Sunday, 18 February 2018

South Africa - Airlines Update

As South Africa ushers in a "new era", here is a review of the state of play in the South African market.

South African Airways: The new CEO has completed an initial situation analysis. Jurana said that even with a government injection of R10 billion expected in March, SAA would remain under-capitalised with over R9 billion in negative equity, outstanding debt of R13.8 billion and rising, and with loans to domestic lenders and the US’s CitiBank of R4 billion due by March 2018. He said that the loss for 2016/7 was R5.6 billion and not the R4.6 billion previously forecast (or an even earlier forecast of R2.8 billion). Revenue came in at R14.5 billion, nearly R1 billion lower than the budgeted R15.4 billion. All domestic routes are losing money.

SA Express: State-owned airline South African Express has been unable to satisfy the auditor-general that it can continue operating as a going concern for the next 12 months. This was the reason given by Public Enterprises Minister Lynne Brown for the airline’s failure to table its annual financial statements for the 2016-17 financial year in Parliament before the end-September deadline. The airline tabled only its 2015-16 financial statements in the past few weeks. The loss-making airline has already faced an application for liquidation by a creditor, which has been withdrawn.

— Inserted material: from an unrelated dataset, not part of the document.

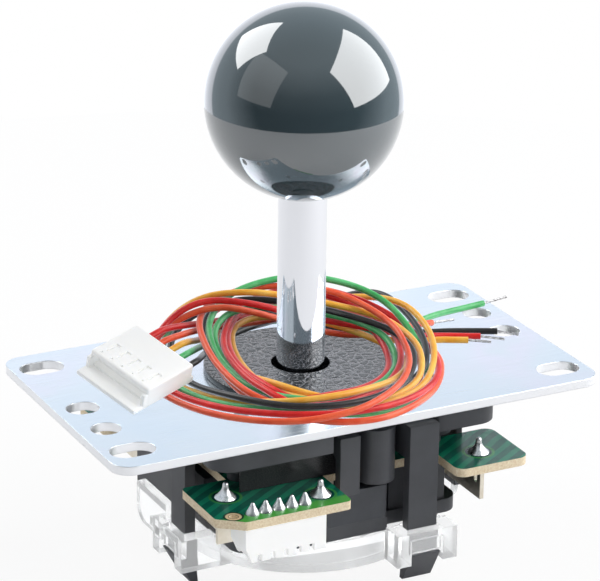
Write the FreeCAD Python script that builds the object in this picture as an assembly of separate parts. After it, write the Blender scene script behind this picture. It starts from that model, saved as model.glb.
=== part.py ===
import FreeCAD, Part
import os
from math import acos, cos, degrees, pi, radians, sin, sqrt, tan

# Arcade joystick lever. Millimetres, +Z up, X along the plate's long edge.
# The origin is the centre of the mounting plate's top face, on the lever's axis.

Vec = FreeCAD.Vector
UP = Vec(0, 0, 1)

# Gaps between neighbours
RUNNING_GAP = 0.05
FREE_GAP = 0.15
SEAT_GAP = 0.3
REST_GAP = 0.05

# Mounting plate
PLATE_LENGTH = 95.0
PLATE_WIDTH = 53.0
PLATE_THICKNESS = 1.6
PLATE_CORNER = 3.6
PLATE_BORE = 22.0
SLOT_INSET_X = 5.5
SLOT_INSET_Y = 6.5
SLOT_LENGTH = 8.2
SLOT_WIDTH = 5.6
END_SLOT_INSET = 4.9
END_SLOT_LENGTH = 6.0
END_SLOT_WIDTH = 5.2
OFFSET_SLOT_INSET = 5.0
OFFSET_SLOT_SHIFT = 9.9
OFFSET_SLOT_LENGTH = 5.4

# Plate screws, driven from below
SCREW_SPAN_X = 38.4
SCREW_SPAN_Y = 28.0
SCREW_DIAMETER = 3.2
SCREW_HEAD_DIAMETER = 6.0
SCREW_HEAD_HEIGHT = 2.2
SCREW_HEAD_DEPTH = 7.6
SCREW_DRIVE_WIDTH = 0.9
SCREW_DRIVE_DEPTH = 1.0

# Lever: ball, insert and shaft
BALL_DIAMETER = 35.0
BALL_HEIGHT = 50.3
BALL_FLAT_RADIUS = 6.2
SHAFT_DIAMETER = 8.7
LOWER_SHAFT_DIAMETER = 6.0
SHAFT_BOTTOM = -32.0
SHAFT_CHAMFER = 0.5
SHAFT_SLOT_WIDTH = 0.9
SHAFT_SLOT_DEPTH = 1.1
INSERT_RADIUS = 5.0
INSERT_LENGTH = 14.0
STUD_LENGTH = 12.0
TILT = 7.5

# Pivot and the cup that it turns in
PIVOT_DEPTH = 5.0
PIVOT_RADIUS = 8.0
PIVOT_RISE = 1.5
PIVOT_FOOT_RADIUS = 4.8
CUP_OUTER_RADIUS = 11.5
CUP_MOUTH_RADIUS = 5.4
CUP_FLOOR = -12.5

# Spring, collar, actuator and retaining ring
COLLAR_OUTER_RADIUS = 7.0
COLLAR_THICKNESS = 0.8
SPRING_RADIUS = 5.6
SPRING_WIRE = 1.1
SPRING_TURNS = 3.5
SPRING_WIRE_SIDES = 8
ACTUATOR_RADIUS = 8.5
ACTUATOR_TOP = -15.5
ACTUATOR_BOTTOM = -30.0
ACTUATOR_POCKET_RADIUS = 7.2
ACTUATOR_POCKET_FLOOR = -19.0
ACTUATOR_CHAMFER = 0.6
RETAINER_RADIUS = 4.8
RETAINER_THICKNESS = 0.7
GROOVE_RADIUS = 2.3

# Dust washer
WASHER_DIAMETER = 35.0
WASHER_THICKNESS = 1.3
WASHER_EDGE = 0.35

# Housing flange, bosses, posts and legs
FLANGE_HALF_X = 28.0
FLANGE_INSET = 2.5
FLANGE_BOTTOM = -6.0
FLANGE_CORNER = 4.0
BOSS_RADIUS = 3.9
FRONT_NOTCH = (-5.7, 15.2)
SIDE_NOTCH = (2.0, 10.8)
FRONT_LEG_ROOT = 3.4
SIDE_LEG_ROOT = 1.7
POST_SPAN = (-4.3, -0.4)
POST_BOTTOM = -14.8
POST_THICKNESS = 1.8
COLUMN_RADIUS = 3.55
COLUMN_X = 4.6
COLUMN_BOTTOM = -14.0
RIB_TOP = -3.7
SKIRT_SPAN = (-13.4, 3.0)
SKIRT_BOTTOM = -22.6
SKIRT_THICKNESS = 1.2
SKIRT_WINDOW = (-9.5, 1.0)
SKIRT_WINDOW_DEPTH = 0.5
LEG_WIDTH = 5.8
LEG_THICKNESS = 2.0
LEG_TOP = -3.6
FRONT_LEG_INSET = 1.5
SIDE_LEG_FACE = 27.3
FRONT_LEG_OFFSET = 11.9
SIDE_LEG_OFFSET = 6.4
LEG_ROOT_BOTTOM = -10.0
HOOK_TOP = -27.8
HOOK_BOTTOM = -33.7
HOOK_REACH = 1.7
HOOK_SLOPE = 1.9

# Switch board
BOARD_TOP = -12.0
BOARD_THICKNESS = 1.6
BOARD_CORE = 23.6
BOARD_BORE = 13.6
BOARD_CORNER = 2.0
FRONT_LOBE_X = (-30.3, -5.6)
FRONT_LOBE_Y = (-31.2, -14.0)
LOBE_CUT = (4.4, 3.4)
VIA_PLACE = (-27.0, -28.2)
VIA_RADIUS = 0.8
CORNER_LOBE_X = (17.2, 31.8)
CORNER_LOBE_Y = (-28.2, -14.0)
BOARD_SIDE_CUT = 21.6
BOARD_END_CUT = 19.4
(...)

Mango: The third state-owned airline is adding more capacity, and picking up some of SAA's routes domestically. They are believed to be operating 9 aircraft.

Airlink: Airlink is privately owned and does not publish results, but it is seen to be continuing to grow, and is in the process of introducing EMB190 aircraft. The route network continues to grow and is a balance between thin domestic routes and medium regional routes. Airlink is seeking to acquire Safair domestic operations.

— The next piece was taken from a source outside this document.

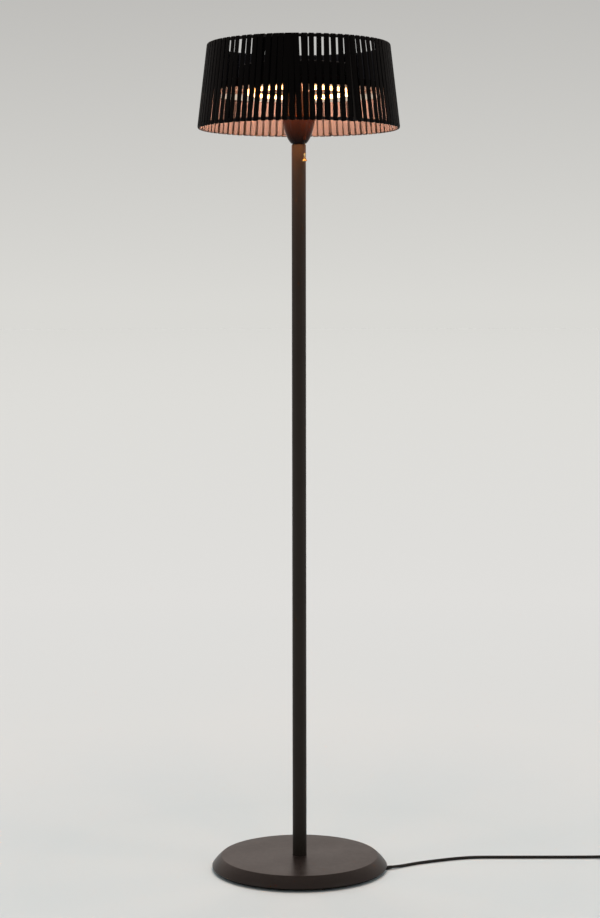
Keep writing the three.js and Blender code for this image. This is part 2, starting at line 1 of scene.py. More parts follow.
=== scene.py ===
import bpy
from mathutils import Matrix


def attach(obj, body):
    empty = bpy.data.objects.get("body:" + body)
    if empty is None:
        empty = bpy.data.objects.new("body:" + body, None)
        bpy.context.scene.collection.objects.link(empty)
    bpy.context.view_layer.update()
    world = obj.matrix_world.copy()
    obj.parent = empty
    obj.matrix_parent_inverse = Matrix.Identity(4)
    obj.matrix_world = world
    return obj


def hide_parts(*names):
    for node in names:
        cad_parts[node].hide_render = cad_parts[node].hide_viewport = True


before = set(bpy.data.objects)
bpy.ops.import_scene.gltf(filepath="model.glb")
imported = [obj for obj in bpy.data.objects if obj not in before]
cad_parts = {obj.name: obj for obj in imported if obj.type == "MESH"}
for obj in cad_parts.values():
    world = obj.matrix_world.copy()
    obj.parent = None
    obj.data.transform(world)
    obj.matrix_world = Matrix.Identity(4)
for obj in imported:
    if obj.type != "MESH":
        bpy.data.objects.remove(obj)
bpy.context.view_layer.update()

import bpy, bmesh, math, random
from mathutils import Matrix, Vector

mm = 0.001
scene = bpy.context.scene
print("frame loaded,", len(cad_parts), "nodes")


# a closed skin over a row of rings, each ring a list of points; loop joins the last ring to the first
def skinRings(name, rings, loop=False):
    mesh = bpy.data.meshes.new(name)
    size, count = len(rings[0]), len(rings)
    verts = [point for ring in rings for point in ring]
    faces = []
    for r in range(count if loop else count - 1):
        for k in range(size):
            a, b = r * size + k, r * size + (k + 1) % size
            step = size if r < count - 1 else -r * size
            faces.append((a, b, b + step, a + step))
    if not loop:
        faces.append(tuple(reversed(range(size))))
        faces.append(tuple(range((count - 1) * size, count * size)))
    mesh.from_pydata([tuple(v) for v in verts], [], faces)
    return finishMesh(name, mesh)


sharpFrom = math.radians(38)


def finishMesh(name, mesh):
    fixer = bmesh.new()
    fixer.from_mesh(mesh)
    bmesh.ops.recalc_face_normals(fixer, faces=fixer.faces)
    fixer.to_mesh(mesh)
    fixer.free()
    mesh.shade_smooth()
    mesh.set_sharp_from_angle(angle=sharpFrom)
    piece = bpy.data.objects.new(name, mesh)
    scene.collection.objects.link(piece)
    return piece


def arcPoints(start, control, end, steps):
    a, b, c = Vector(start), Vector(control), Vector(end)
    places = [s / steps for s in range(steps + 1)]
    return [tuple(a * (1 - t) ** 2 + b * 2 * t * (1 - t) + c * t ** 2) for t in places]


onAxis = 1e-7  # a profile point nearer to the axis than this is on it


# rounds the corners of a profile; points on the axis and gentle bends stay
def softened(profile, radius, steps=3, gentle=25):
    result = []
    for i, corner in enumerate(profile):
        here, before, after = Vector(corner), Vector(profile[i - 1]), Vector(profile[(i + 1) % len(profile)])
        toBefore, toAfter = before - here, after - here
        if corner[0] < onAxis or toBefore.angle(-toAfter, 0) < math.radians(gentle):
            result.append(corner)
            continue
        reach = min(radius, 0.45 * toBefore.length, 0.45 * toAfter.length)
        start, end = here + toBefore.normalized() * reach, here + toAfter.normalized() * reach
        result += arcPoints(start, here, end, steps)
    return result


def inMm(profile):
    return [(radius * mm, height * mm) for radius, height in profile]


# a turned piece: the profile lists (radius, height); one that starts on the axis also ends there
def turnedPiece(name, profile, sides, place=None):
    mesh = bpy.data.meshes.new(name)
    verts, rows = [], []
    turns = [2 * math.pi * k / sides for k in range(sides)]
    for radius, height in profile:
        if radius < onAxis:
            rows.append([len(verts)] * sides)
            verts.append((0, 0, height))
        else:
            rows.append(range(len(verts), len(verts) + sides))
            verts += [(radius * math.cos(turn), radius * math.sin(turn), height) for turn in turns]
    faces = []
    for i in range(len(rows) - 1 if profile[0][0] < onAxis else len(rows)):
        low, high = rows[i], rows[(i + 1) % len(rows)]
        for k in range(sides):
            n = (k + 1) % sides
            corners = []
            for v in (low[k], low[n], high[n], high[k]):
                if v not in corners:
                    corners.append(v)
            if len(corners) > 2:
                faces.append(corners)
    mesh.from_pydata(verts, [], faces)
    piece = finishMesh(name, mesh)
    if place:
        piece.data.transform(place)
    return piece


# takes the cutter out of the piece
def cutAway(piece, cutter):
    hole = piece.modifiers.new("hole", "BOOLEAN")
    hole.operation, hole.solver, hole.object = "DIFFERENCE", "EXACT", cutter
    bpy.context.view_layer.update()
    shape = bpy.data.meshes.new_from_object(piece.evaluated_get(bpy.context.evaluated_depsgraph_get()))
    piece.modifiers.clear()
    piece.data = shape
    shape.set_sharp_from_angle(angle=sharpFrom)
    bpy.data.objects.remove(cutter)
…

Comair: Comair [JSE:COM] issued its annual financial results on Tuesday, reporting a 54% increase in profits to R297m and a 28% increase in cash generated by its operations.
Comair operates under its low-cost airline brand,, as well as under the British Airways livery, as part of its British Airways license agreement. Income generated by its non-airline brands now constitutes 20% of its earnings.

Safair: Safair is one of South Africa's oldest operators. The low-cost operation, FlySafair, is a recent launch. Now operating 9 aircraft domestically, and reportedly profitable. The target of merger talks with Airlink.

Cemair: A second tier operator operating thin routes.

Fastjet: Based in Johannesburg and operating regionally. Fastjet Plc will begin flying from Mozambique this year and expects to commence internal South African services in 2018 as it rekindles growth plans put on hold as losses mounted. With the operating loss down 57 percent in the first half and break even forecast for the fourth quarter, Fastjet is ready to revive its pan-African ambitions, aided by a $44 million fundraising, about one-third of which will come from shareholder Solenta Aviation Holdings, it said Friday.

Federal: Federal Air is the market leader in Southern Africa in Air shuttle services and operates daily flights to all the top game lodges and reserves in the region.